EBS is already well on its way to achieving this goal by going deeper with its current clients. “We have multiple clients where we could demonstrate that we’ve expanded our relationship horizontally threefold as a result of bringing more value-added services, and that’s important,” Loeble said. “With that same client, if we’d just left them alone and only sold them print services, we might have had a significant drop in revenue, because they’re not outputting as much or we may not be selling at the same margins that we had in the past.”

While EBS continues to offer and profit from MPS and other managed services, it still sells traditional lease/maintenance contracts as well. However, the writing’s on the wall as far as the most profitable direction for this company down the road. “This year, our operating income for print management is over 70 percent,” Lingon said. “It’s been tremendous, and that’s because of the service. It’s always the service. Everyone knows that. The margins are being compressed on the traditional MFP side of the business, and with MPS, we’re able to still capture some pretty good operating income.”

EBS secures a profitable future for itself via bundled, 12-to-36-month-long CPC contracts that include costs for various services and solutions the company offers. Pricing for its offerings is on a per-case basis, ultimately dependent upon a client’s equipment, volume and usage. “We want to make sure that we’re providing the best price going forward,” Lingon said. “You can sell value a lot, but it comes down to price too.” EBS always leverages its partners to help with costs associated with bundling, leasing and billing to deliver the most bang for the buck to its customers. “We have great partners,” Lingon said. “It helps out tremendously.”


The challenges EBS has faced as it’s transformed into an MPS dealership have been both internal and external. Within the organization, there was the typical struggle as the existing staff transitioned from transactional sales to consultative and adjusted to the latter’s longer sales cycle. “For some, it wasn’t the best,” Lingon said. “For others, they’ve adopted and adapted well; it’s been a big opportunity to help improve their revenues and income as well as providing the accounts that were assigned to them a better workflow and better control over the organization.”

With regard to the additional talent EBS sought outside company walls, both Loeble and Lingon noted how difficult it could be to find a good fit — someone who has not only the drive and personality for the role, but could bring industry and technical experience to the table as well.

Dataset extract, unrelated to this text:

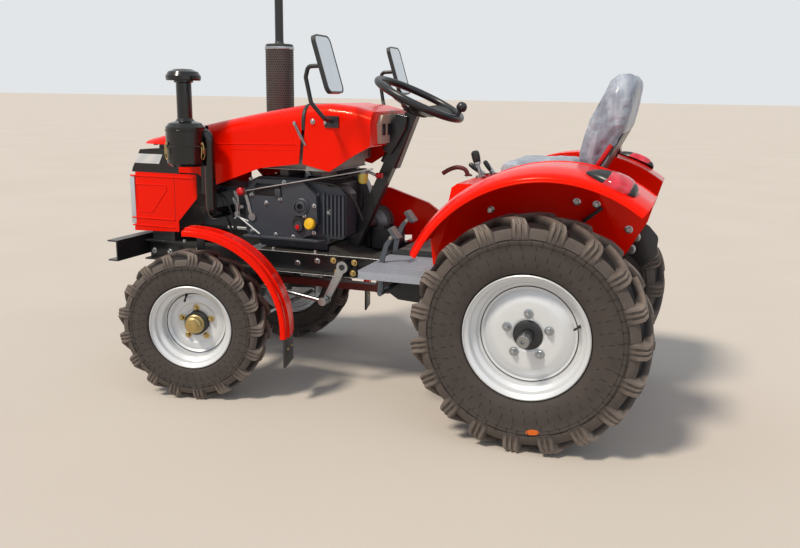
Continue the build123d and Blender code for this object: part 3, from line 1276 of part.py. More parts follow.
with BuildPart() as hood_below:
    with BuildSketch(side(HOOD_HALF + 10)):
        with BuildLine():
            Polyline((HOOD_LOW[0][0] - 40, HOOD_LOW[0][1]), *HOOD_LOW, (1760, 986), (1760, HOOD_FLOOR - 10),
                     (HOOD_LOW[0][0] - 40, HOOD_FLOOR - 10), close=True)
        make_face()
    extrude(amount=2 * HOOD_HALF + 20)
with BuildPart() as hood_pin:
    with BuildSketch(side(170)):
        with Locations(HOOD_HINGE):
            Circle(HINGE_R)
    extrude(amount=340)
    for left in (170, -160):
        with BuildSketch(side(left)):
            with Locations((HOOD_HINGE[0], HOOD_HINGE[1] + 8)):
                Rectangle(16, 28)
        extrude(amount=10)
save(hood_block(0) - hood_block(SHEET) - hood_below.part + hood_pin.part, "hood")

# Cowl behind the hood: red shell with a rear wall that carries the instrument panel
COWL_SIDE = [(951, 1163), (860, 1168), (760, 1158), (685, 1139), (685, 1008), (747, 975), (857, 905),
             (972, 931)]
COWL_INNER = [(954, 1159), (860, 1164), (760, 1154), (689, 1135), (689, 960), (747, 900), (857, 840),
              (976, 850), (976, 920)]


def cowl_block(outline, half, radius):
    with BuildPart() as block:
        with BuildSketch(side(half)):
            with BuildLine():
                Polyline(*outline, close=True)
            make_face()
        extrude(amount=2 * half)
        fillet([edge for edge in block.edges().filter_by(GeomType.LINE)
                if edge.center().Z > 1130 and abs(edge.center().Y) > half - 1], radius)
    return block.part


save(cowl_block(COWL_SIDE, HOOD_HALF, HOOD_SHOULDER_R - 12)
     - cowl_block(COWL_INNER, HOOD_HALF - SHEET, HOOD_SHOULDER_R - 12 - SHEET), "cowl")

# Instrument panel on the cowl's rear wall
with BuildPart() as dash:
    with BuildSketch(across(COWL_SIDE[3][0])):
        with BuildLine():
            Polyline((-150, 1016), (-46, 1016), (-46, 1062), (46, 1062), (46, 1016), (150, 1016),
                     (160, 1090), (130, 1126), (-130, 1126), (-160, 1090), close=True)
        make_face()
    extrude(amount=-14)
save(dash.part, "dash")

# Fuel tank on a tray over the engine, stepped over the flywheel; flanges at its front carry the cowl
TRAY_UP = 905
STEP_UP = 932
STEP_LEFT = -140
TRAY_T = 4
with BuildPart() as fuel_tank:
    with BuildSketch(side(212)):
        with Locations((1005, TRAY_UP + TRAY_T / 2)):
            Rectangle(310, TRAY_T)
    extrude(amount=212 - STEP_LEFT)
    with BuildSketch(side(198)):
        with Locations((1005, 977)):
            Rectangle(300, 136)
    extrude(amount=198 - STEP_LEFT)
    with BuildSketch(side(STEP_LEFT)):
        with Locations((1005, (STEP_UP + 1045) / 2)):
            Rectangle(300, 1045 - STEP_UP)
    extrude(amount=198 + STEP_LEFT)
    fillet(fuel_tank.edges().filter_by(Axis.Z).filter_by(lambda edge: edge.length > 100), 24)
    for low, near, far in ((TRAY_UP, 205, 226), (STEP_UP, -190, -226)):
        with BuildSketch(across(862)):
            with Locations(((near + far) / 2, low + TRAY_T / 2)):
                Rectangle(abs(far - near), TRAY_T)
            with Locations((far - (3 if far > 0 else -3), (low + 972) / 2)):
                Rectangle(6, 972 - low)
        extrude(amount=96)
    for ahead in (980, 1130):
        with BuildSketch(level(CASE_TOP)):
            with Locations((ahead, 0)):
                Rectangle(40, 160)
        extrude(amount=TRAY_UP - CASE_TOP)
save(fuel_tank.part, "fuel_tank")

# Mirrors: tube arms from the cowl's sides, housings at their tops, and the glass
MIRROR_ARM_R = 8
ARM_POINTS = [(845, 233, 1100), (828, 330, 1112), (862, 374, 1170), (880, 380, 1262), (870, 380, 1300),
              (797, 380, 1304)]
MIRROR_CENTRE = (800, 380, 1304)
MIRROR_RISE = (62, 202)
MIRROR_T = 16
rise = hypot(*MIRROR_RISE)
mirror_up = Vector(MIRROR_RISE[0] / rise, 0, MIRROR_RISE[1] / rise)
mirror_face = Vector(-MIRROR_RISE[1] / rise, 0, MIRROR_RISE[0] / rise)
with BuildPart() as mirrors:
    for name, way in SIDES:
        with BuildLine() as arm:
            FilletPolyline(*[at(ahead, way * left, up) for ahead, left, up in ARM_POINTS], radius=18)
        start = Vector(*at(ARM_POINTS[0][0], way * ARM_POINTS[0][1], ARM_POINTS[0][2]))
        second = Vector(*at(ARM_POINTS[1][0], way * ARM_POINTS[1][1], ARM_POINTS[1][2]))
        with BuildSketch(Plane(origin=start, z_dir=second - start)):
            Circle(MIRROR_ARM_R)
        sweep(path=arm.line)
        with BuildSketch(side(way * 230)):
            with Locations((843, 1098)):
                Rectangle(58, 44)
        extrude(amount=-way * 6)
        middle = Vector(*at(MIRROR_CENTRE[0], way * MIRROR_CENTRE[1], MIRROR_CENTRE[2]))
        with BuildSketch(Plane(origin=middle, x_dir=(0, 1, 0), z_dir=mirror_face)):
            RectangleRounded(136, 212, 26)
        extrude(amount=MIRROR_T)
        with BuildSketch(Plane(origin=middle + mirror_face * (MIRROR_T - 4), x_dir=(0, 1, 0),
                               z_dir=mirror_face)):
            RectangleRounded(124, 200, 21)
        extrude(amount=5, mode=Mode.SUBTRACT)
save(mirrors.part, "mirrors")
with BuildPart() as mirror_glass:
    for name, way in SIDES:
        middle = Vector(*at(MIRROR_CENTRE[0], way * MIRROR_CENTRE[1], MIRROR_CENTRE[2]))
        with BuildSketch(Plane(origin=middle + mirror_face * (MIRROR_T - 4), x_dir=(0, 1, 0),
                               z_dir=mirror_face)):
            RectangleRounded(124, 200, 21)
        extrude(amount=3)
save(mirror_glass.part, "mirror_glass")

# Battery on the first tie, right of the steering box
with BuildPart() as battery:
    with BuildSketch(level(560)):
        with Locations((731, -112)):
            Rectangle(112, 104)
    extrude(amount=84)
    with BuildSketch(level(640)):
        with Locations((731, -80), (731, -144)):
            Circle(9)
    extrude(amount=16)
save(battery.part, "battery")

# Levers on the deck: the gear lever with its knob, and two more at its right
with BuildPart() as levers:
    for ahead, left, top, lean_back, knob in ((305, 0, 990, 28, 15), (322, -120, 930, 60, 9),
                                              (290, -160, 940, 40, 9)):
        foot = Vector(*at(ahead, left, DECK_TOP))
        tip = Vector(*at(ahead + lean_back, left, top))
        with BuildSketch(Plane(origin=foot, x_dir=(0, 1, 0), z_dir=(0, 0, 1))):
            Circle(20)
        extrude(amount=8)
        with BuildSketch(Plane(origin=foot + Vector(0, 0, 6), x_dir=(0, 1, 0), z_dir=tip - foot)):
            Circle(7)
        extrude(amount=(tip - foot).length - 30)
        with BuildSketch(Plane(origin=tip - (tip - foot).normalized() * 50, x_dir=(0, 1, 0),
                               z_dir=tip - foot)):
            Circle(knob)
        extrude(amount=50, taper=4)
save(levers.part, "levers")

# Throttle: lever on the gear case and its long rod to the column
with BuildPart() as throttle:
    with BuildSketch(side(ENGINE_LEFT + COVER_T + 8)):
        with Locations((1225, 700)):
            Circle(16)
        with BuildLine():
            Polyline((1218, 690), (1232, 690), (1250, 760), (1262, 800), (1250, 804), (1236, 762),
                     close=True)
        make_face()
    extrude(amount=8)
    with BuildSketch(side(ENGINE_LEFT + COVER_T + 20)):
        with Locations((1256, 806)):
            Circle(13)
    extrude(amount=20)
    rod_front = Vector(*at(1256, ENGINE_LEFT + COVER_T + 10, 806))
    rod_rear = Vector(*at(690, 186, 920))
    with BuildSketch(Plane(origin=rod_front, z_dir=rod_rear - rod_front)):
        Circle(4)
    extrude(amount=(rod_rear - rod_front).length)
save(throttle.part, "throttle")

# Work lamp on the right fender behind the seat
WORK_LAMP = (103, -320)
with BuildPart() as work_lamp:
    foot_turn = radians(WORK_LAMP[0])
    foot_out = Vector(cos(foot_turn), 0, sin(foot_turn))
    foot = Vector(*at(FENDER_CENTRE[0], WORK_LAMP[1], FENDER_CENTRE[1])) + foot_out * FENDER_R
    with BuildSketch(Plane(origin=foot, x_dir=(0, 1, 0), z_dir=foot_out)):
        Rectangle(24, 24)
    extrude(amount=14)
    with BuildSketch(Plane(origin=foot + Vector(22, 0, 52), x_dir=(0, 1, 0), z_dir=(-1, 0, 0))):
        Circle(40)
    extrude(amount=44, taper=-6)
save(work_lamp.part, "work_lamp")
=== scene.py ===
# %% [markdown]
# # A compact open tractor
#
# This notebook dresses the solid model of a small belt-driven tractor: bright sprayed sheet metal
# over a black frame, a grey cast engine, deep-lugged field tyres and a seat still wrapped in its film.
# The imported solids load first. They never move, and every piece made here is placed by their numbers.

# %% Load the solids
from math import cos, pi, radians, sin, sqrt

import bmesh
import bpy
from mathutils import Matrix, Vector, noise
from mathutils.bvhtree import BVHTree


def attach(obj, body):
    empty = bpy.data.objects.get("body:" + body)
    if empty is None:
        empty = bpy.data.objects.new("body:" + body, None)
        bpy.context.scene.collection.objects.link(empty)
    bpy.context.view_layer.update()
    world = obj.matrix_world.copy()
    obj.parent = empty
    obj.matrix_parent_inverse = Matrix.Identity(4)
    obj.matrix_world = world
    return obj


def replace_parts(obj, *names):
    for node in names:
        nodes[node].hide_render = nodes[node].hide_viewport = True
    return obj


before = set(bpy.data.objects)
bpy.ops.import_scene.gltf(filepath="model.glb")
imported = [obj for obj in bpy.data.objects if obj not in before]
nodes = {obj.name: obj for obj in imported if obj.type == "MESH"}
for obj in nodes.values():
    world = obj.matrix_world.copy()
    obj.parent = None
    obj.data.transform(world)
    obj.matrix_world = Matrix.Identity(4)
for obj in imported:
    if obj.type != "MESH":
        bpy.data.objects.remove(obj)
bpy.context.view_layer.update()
scene = bpy.context.scene

# %% [markdown]
# Drawings of a tractor are measured from its rear axle, in millimetres: ahead, left and up. Blender
# works in metres from the middle of the machine, so one short function turns one into the other, and
# every place below can be read off a drawing.

# %% Places in drawing millimetres
REAR_AXLE = 0.6915


def at(ahead, left, up):
    """Row-frame point of a place ahead of the rear axle, left of the middle and above the floor."""
    return Vector((ahead / 1000 - REAR_AXLE, left / 1000, up / 1000))


print("rear axle at", tuple(at(0, 0, 0)))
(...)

Therefore, the company was and is scrupulous in its interviewing, testing and profiling of candidates for the EBS team. The work doesn’t stop once the right fit is found, though. EBS spends time educating and training all of its employees on the sales of its various solutions, making sure it gets the right tools into its employees’ hands so they can do the job successfully. “It’s always ‘proper tool, proper job,’” Lingon said. “Without the proper tools, you really can’t be effective.”

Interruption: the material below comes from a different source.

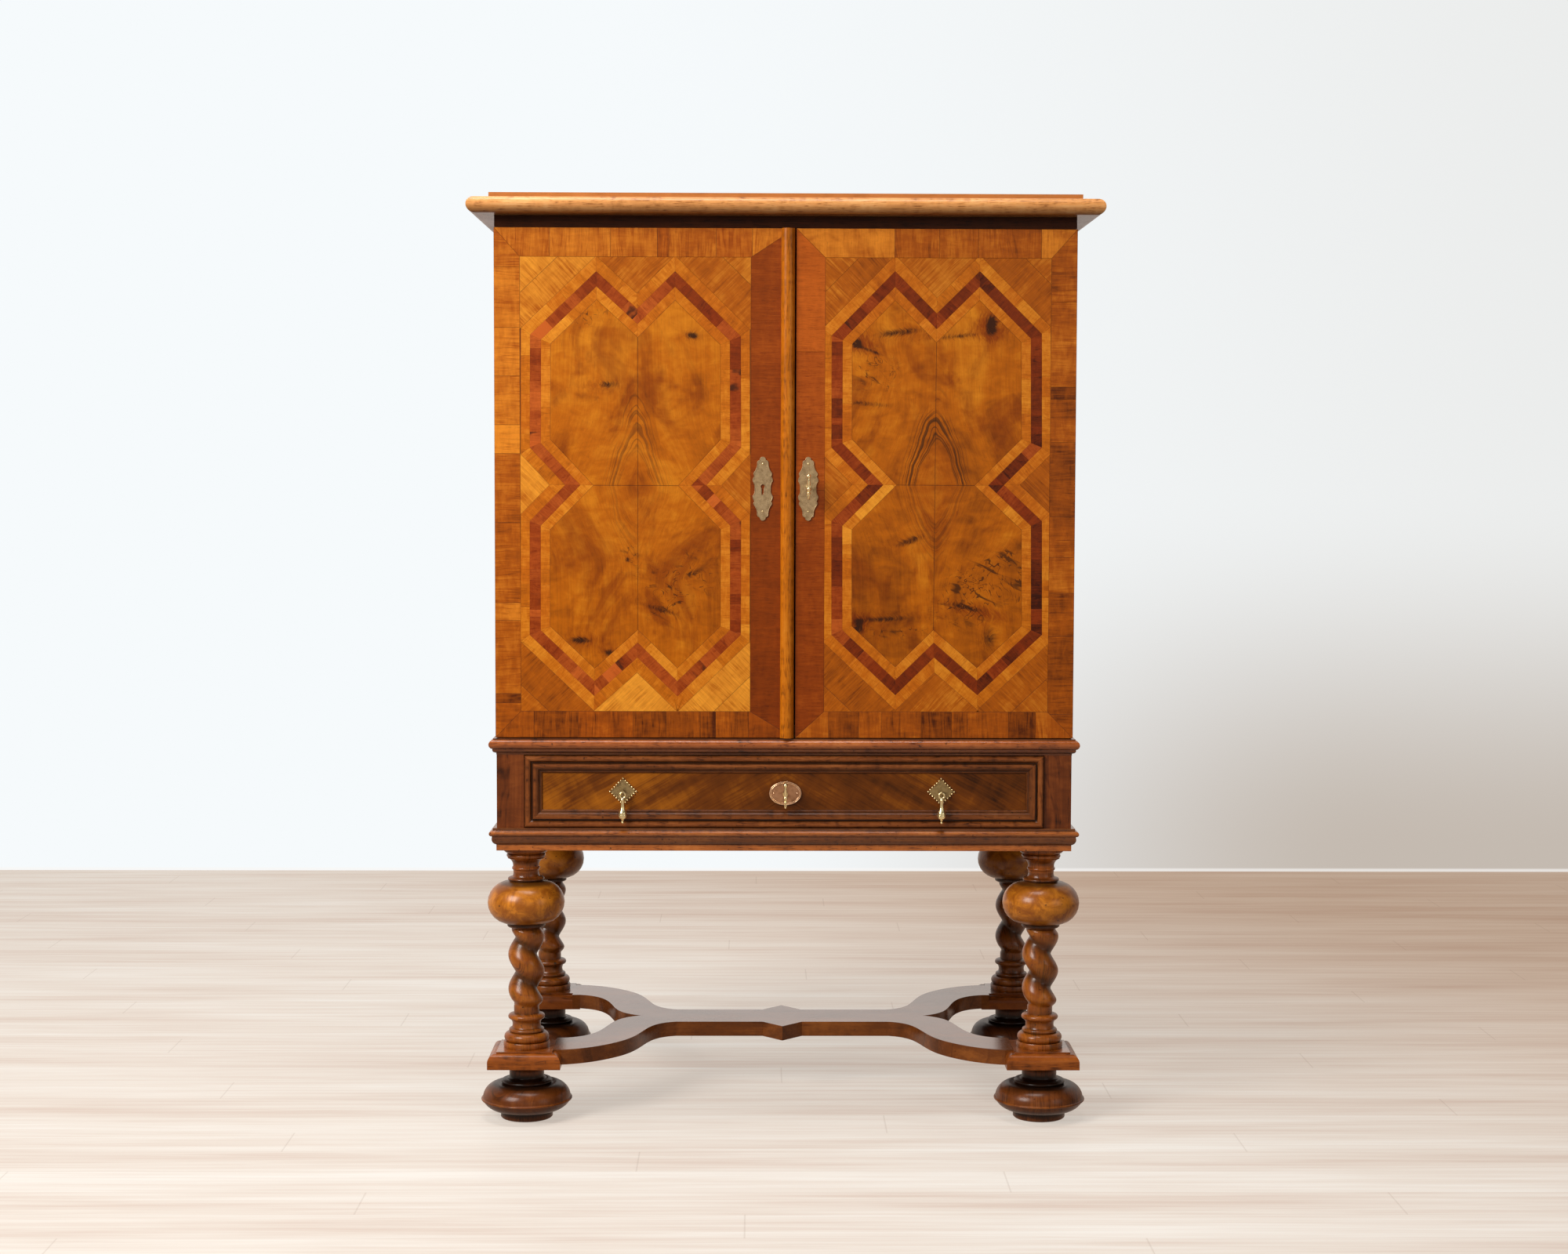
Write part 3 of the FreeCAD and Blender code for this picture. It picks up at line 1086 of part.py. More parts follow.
# ---------------------------------------------------------------------------
# Assembly
# ---------------------------------------------------------------------------
def build_stand():
    """Write every piece of the stand."""
    for place, centre in LEG_CENTRES.items():
        save("foot_" + place, bun_foot(centre))
        save("leg_" + place, leg(centre))
    forks = {side: stretcher_fork(sign) for side, sign in SIDES.items()}
    arms = [arm_housing(sign) for sign in SIDES.values()]
    blocks = []
    for centre in LEG_CENTRES.values():
        block = plinth_block(centre)
        for arm in arms:
            block = block.cut(arm)
        blocks.append(block)
    save("plinth_blocks", *blocks)
    for side, sign in SIDES.items():
        save("stretcher_fork_" + side, with_tenons(forks[side], sign))
    save("stretcher_bar", stretcher_bar())
    save("base_frame", *base_frame())
    save("lower_moulding", *lower_moulding())
    save("frieze_posts", *frieze_posts())
    save("frieze_boards", *frieze_boards())
    save("drawer_runners", *drawer_runners())
    top = stand_top()
    waist = waist_moulding()
    for sign in SIDES.values():
        plate = plate_box(sign, Z_CASE - PIVOT_PLATE[2], Z_CASE)
        top = [rail.cut(plate) for rail in top]
        waist = [length.cut(plate) for length in waist]
    save("stand_top", *top)
    save("waist_moulding", *waist)


def tenon_boxes(sign):
    """Ends of the two arms that are housed in the plinth blocks, up to the leg's square."""
    depth = PLINTH_OVOLO + PLINTH_FILLET_SETBACK
    x0 = LEG_X - PLINTH_SIZE / 2
    z = Z_PLINTH_TOP - STRETCHER_THICKNESS
    boxes = []
    for leg_y, outward in ((LEG_Y_FRONT, -1), (LEG_Y_BACK, 1)):
        y_outer = leg_y + outward * STRETCHER_ARM_FRONT
        y_inner = leg_y - outward * PLINTH_SIZE / 2
        boxes.append(box(sign * x0, sign * (x0 + depth), y_outer, y_inner, z, Z_PLINTH_TOP))
    return boxes


def arm_housing(sign):
    """Both notches that one fork needs in its plinth blocks."""
    first, second = tenon_boxes(sign)
    return Part.makeCompound([first, second])


def with_tenons(fork, sign):
    """Fork lengthened by its housed ends."""
    for tenon in tenon_boxes(sign):
        fork = fork.fuse(tenon)
    return fork.removeSplitter()


def build_case():
    """Write every fixed piece of the case."""
    for side, sign in SIDES.items():
        save("case_side_" + side, case_side(sign))
    save("case_floor", case_floor())
    save("case_ceiling", case_ceiling())
    save("case_back", *case_back())
    save("shelves_and_cleats", *shelves_and_cleats())
    strip = cornice_strip()
    for sign in SIDES.values():
        strip = strip.cut(plate_box(sign, Z_STRIP, Z_STRIP + PIVOT_PLATE[2]))
    save("cornice_strip", strip)
    save("cornice", *cornice())
    save("top_board", top_board())
    save("case_pivot_plates", *case_pivot_plates())


def build_doors():
    """Write both doors with their veneers and ironwork."""
    spans = {
        "left": (-CASE_X, MEETING_X, -CASE_X + BAND_OUTER, MEETING_X - STILE_LEFT_DOOR),
        "right": (CASE_X, MEETING_X + MEETING_GAP, MEETING_X + MEETING_GAP + STILE_RIGHT_DOOR, CASE_X - BAND_OUTER),
    }
    for side, sign in SIDES.items():
        x_outer, x_inner, field_x0, field_x1 = spans[side]
        board = door_board(sign, x_outer, x_inner)
        bands = crossbanding(min(x_outer, x_inner), max(x_outer, x_inner), field_x0, field_x1)
        if side == "right":
            hole = keyhole(ESCUTCHEON_XS[side], KEY_Z, FACE_Y, DOOR_BACK_Y)
            board = board.cut(hole)
            bands = [band.cut(hole) for band in bands]
        save("door_" + side + "_board", board)
        save("door_" + side + "_crossbanding", *bands)
        door_marquetry(side, field_x0, field_x1)
        save("door_" + side + "_pivot_plates", *door_pivot_plates(sign))
        save("door_" + side + "_escutcheon", escutcheon(side))
    save("astragal", astragal())
    save("bolt_staples", *bolt_staples())
    save("slide_bolt_top", slide_bolt(1))
    save("slide_bolt_bottom", slide_bolt(-1))
    save("door_lock_case", door_lock_case())
    save("door_lock_bolt", door_lock_bolt())
    save("door_key", key(ESCUTCHEON_XS["right"], KEY_Z, FACE_Y, DOOR_BACK_Y, DOOR_LOCK_SIZE[2]))


def build_drawer():
    """Write the drawer and its brasswork."""
    save("drawer_front", drawer_front())
    save("drawer_mouldings", *drawer_mouldings())
    save("drawer_box", *drawer_box())
    save("drawer_escutcheon", oval_escutcheon())
    save("drawer_lock_case", drawer_lock_case())
    save("drawer_lock_bolt", drawer_lock_bolt())
    save("drawer_key", key(DRAWER_LOCK_X, Z_FRIEZE + DRAWER_LOCK_Z, FRIEZE_Y, DRAWER_BACK_Y, DRAWER_LOCK_DEPTH))
    save("pull_plates", *[pull_plate(side) for side in SIDES])
    for side in SIDES:
        save("pull_drop_" + side, pull_drop(side))


os.makedirs("parts", exist_ok=True)
build_stand()
build_case()
build_doors()
build_drawer()
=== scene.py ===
"""Looks of a marquetry cabinet on a barley-twist stand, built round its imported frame.

Lengths are metres unless a name says otherwise, +Z is up and the front looks along -Y.
"""
import logging
import math
import random
from dataclasses import dataclass, replace
from enum import Enum
from typing import Any, Dict, List, Optional, Sequence, Tuple, Union

import bmesh
import bpy
from mathutils import Matrix, Vector


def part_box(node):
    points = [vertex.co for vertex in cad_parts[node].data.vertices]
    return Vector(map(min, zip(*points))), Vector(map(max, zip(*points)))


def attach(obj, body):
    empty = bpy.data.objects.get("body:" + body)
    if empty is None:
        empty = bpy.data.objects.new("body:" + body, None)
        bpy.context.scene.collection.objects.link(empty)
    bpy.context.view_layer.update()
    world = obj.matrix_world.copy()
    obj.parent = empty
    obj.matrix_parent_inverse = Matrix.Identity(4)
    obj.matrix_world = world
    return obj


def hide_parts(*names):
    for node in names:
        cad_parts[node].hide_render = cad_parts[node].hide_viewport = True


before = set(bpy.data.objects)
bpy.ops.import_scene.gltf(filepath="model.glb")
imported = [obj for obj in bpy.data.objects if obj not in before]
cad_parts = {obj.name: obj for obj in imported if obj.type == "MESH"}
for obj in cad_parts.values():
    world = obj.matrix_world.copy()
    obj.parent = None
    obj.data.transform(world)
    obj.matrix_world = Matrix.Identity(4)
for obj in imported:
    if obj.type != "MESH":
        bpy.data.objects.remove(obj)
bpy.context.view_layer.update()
LOG = logging.getLogger("cabinet")

Colour = Tuple[float, float, float, float]
Point = Tuple[float, float]
Point3 = Tuple[float, float, float]
Outline = List[Point]

MM = 0.001


def paint(red: int, green: int, blue: int) -> Colour:
    """Linear colour from display values.

    Args:
        red: Red from 0 to 255.
        green: Green from 0 to 255.
        blue: Blue from 0 to 255.

    Returns:
        The opaque colour.
    """
    def linear(level: int) -> float:
        """Undoes the display curve for one channel."""
        share = level / 255.0
        return share / 12.92 if share <= 0.04045 else ((share + 0.055) / 1.055) ** 2.4

    return (linear(red), linear(green), linear(blue), 1.0)


# ---------------------------------------------------------------------------
# Node trees
# ---------------------------------------------------------------------------
class Value:
    """A node socket that takes part in arithmetic: each operator adds one Math node."""

    def __init__(self, board: "Board", socket: bpy.types.NodeSocket) -> None:
        """Wraps a socket of the board's tree."""
        self.board = board
        self.socket = socket

    def math(self, operation: str, *others: "Number") -> "Value":
        """Result of a Math node on this value and the others."""
        return self.board.math(operation, self, *others)

    def __add__(self, other: "Number") -> "Value":
        """Sum."""
        return self.math("ADD", other)

    def __sub__(self, other: "Number") -> "Value":
        """Difference."""
        return self.math("SUBTRACT", other)

    def __rsub__(self, other: "Number") -> "Value":
        """Difference from a number."""
        return self.board.math("SUBTRACT", other, self)

    def __mul__(self, other: "Number") -> "Value":
        """Product."""
        return self.math("MULTIPLY", other)

    def __truediv__(self, other: "Number") -> "Value":
        """Quotient."""
        return self.math("DIVIDE", other)

    def __rtruediv__(self, other: "Number") -> "Value":
        """Number divided by this value."""
        return self.board.math("DIVIDE", other, self)

    def __pow__(self, other: "Number") -> "Value":
        """Power."""
        return self.math("POWER", other)

    def __neg__(self) -> "Value":
        """Opposite."""
        return self.math("MULTIPLY", -1.0)

    def __abs__(self) -> "Value":
        """Size without sign."""
        return self.math("ABSOLUTE")

    __radd__ = __add__
    __rmul__ = __mul__

    def rise(self, low: float, high: float) -> "Value":
        """Smooth step from 0 at low to 1 at high."""
        return self.board.value("ShaderNodeMapRange", {"interpolation_type": "SMOOTHSTEP"},
                                {"Value": self, "From Min": low, "From Max": high})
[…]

From the client perspective, Lingon has noticed that there are some end users still struggling with understanding true MPS, sometimes to the point where they hesitate or refuse to engage MPS. “The term ‘managed print services’ has become a little commoditized, in that there are so many types of managed print offered that when you’re out speaking to prospects about that, they may have gotten a bad taste in their mouth from someone else that makes the sale harder because they’ve been jaded by it,” he said. To overcome this obstacle, EBS takes these end users through a thorough outline of what MPS really is, detailing how the services it offers can help them improve efficiencies, not simply reduce costs. “Some people have made MPS into just a low-cost takeover, but it’s not about the toner,” Lingon said. “It’s about workflow, and it’s about total document management and fleet deployment.” Loeble agreed, adding, “EBS comes in with a total solution, and that’s the reason why you go in to a client: to offer them a total solution.”

Another reflection of insufficient end-user education on true MPS, Loeble said, comes in the form of end users who attempt a do-it-yourself kind of MPS. “One of the things that’s so interesting is, we get clients who say, ‘I can do this on my own. Here’s how much toner costs me,’” he said. “Then I say, ‘Let’s look at your service records, the time and materials costs, how much you pay for printers.’ Those are all very visible hard costs.” Once prospects are given this kind of data, he said, it isn’t hard to convince them they should refocus their efforts on their core competencies and outsource MPS functions to experts like those at EBS instead. 


While EBS has been successful at educating and winning over many clients with its MPS solutions, one particular customer that stands out in Lingon’s memory is a school system the company’s engaged. All schools are hurting for funding right now, and, confident in its solutions, EBS was certain it could help save this particular end user some money. The company performed an assessment, finding a plethora of unmanaged, unmonitored print devices. On top of this, because the school was able to spend departmentally, associated printing costs were completely uncontrolled. EBS therefore discussed eliminating redundancies and the costs associated with them.

The whole picture for this school system looks very different now, three years after EBS’ MPS solution was first implemented. “We had an account review with them about a month ago,” Lingon said. “They said we had saved them almost 40 percent in cost savings since we installed our MPS solution. It’s been a tremendous success for them.” There was even an added bonus for Lingon personally because of EBS’ MPS success. “My kids are in that school system, so it’s helped me as a taxpayer as well,” he said.

MPS Tips from Rick Lingon, VP, sales & marketing, VBS

  1. COMPLETE BUY-IN FROM THE ENTIRE COMPANY. If you’re going to start in MPS, the whole organization has to be behind it. It can’t be just a sales piece. Everyone from admin to sales to service to logistics has to be behind managed print.
  2. DISCIPLINE. I think that you have to have a discipline in your process. You have to have internal benchmarking.
  3. THE RIGHT TOOLS. You’ve got to have the correct tools to do it right, because without the proper tools — whether it’s automating shipping of toner, reporting mechanisms, or the ability for sales to generate proposals and do total costs of ownership and analysis when they’re making their proposal — without the right tools, it’s almost impossible to do.